5. Each group has but one primary purpose—to carry its message to the alcoholic who still suffers.

6. An AA group ought never endorse, finance, or lend the AA name to any related facility or outside enterprise, lest problems of money, property, and prestige divert us from our primary purpose.

7. Every AA group ought to be fully self-supporting, declining outside contributions.

8. Alcoholics Anonymous should remain forever non-professional, but our service centers may employ special workers.

9. AA, as such, ought never be organized; but we may create service boards or committees directly responsible to those they serve.

10. Alcoholics Anonymous has no opinion on outside issues; hence the AA name ought never be drawn into public controversy.

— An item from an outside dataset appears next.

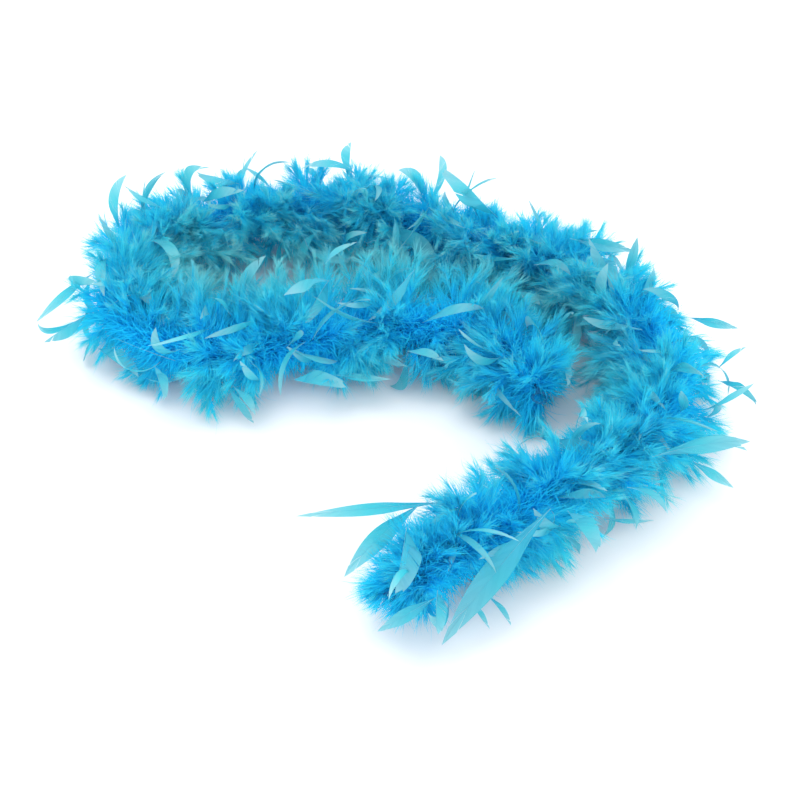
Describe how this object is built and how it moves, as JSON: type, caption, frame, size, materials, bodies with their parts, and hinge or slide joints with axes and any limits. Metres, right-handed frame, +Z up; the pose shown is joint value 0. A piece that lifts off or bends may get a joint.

11. Our public relations policy is based on attraction rather than promotion; we need always to maintain personal anonymity at the level of press, radio, and films.

12. Anonymity is the spiritual foundation of all our traditions, ever reminding us to place principles before personalities.


More information is available in: https://en.wikipedia.org/wiki/Alcoholics_Anonymous

Their own web site also is available. It could be searched on the google.

     I briefly told them that though I did not drink, I have participated in very many of such sessions and my impression had been that most of the addicts had a very high IQ, but did not know how to get attention of the world to their capabilities. I felt that the realization about their weakness was the first step towards their own strengthening because making good of ones weakness is the greatest method of becoming strong.


    
     I came back with the feeling that the AA is an ideal way of running an organization, how a better understanding of the weakness of oneself becomes a binding factor and how it can help us overcome it and become stronger. Most of us suffer from the feeling that we are strong and therefore we do not want others in our lives.

     Who are really drunk – those who have realized or who have not – their own weakness?

     Who is really anonymous? Who is able to have good relationship within an organization or who keeps himself away in the society?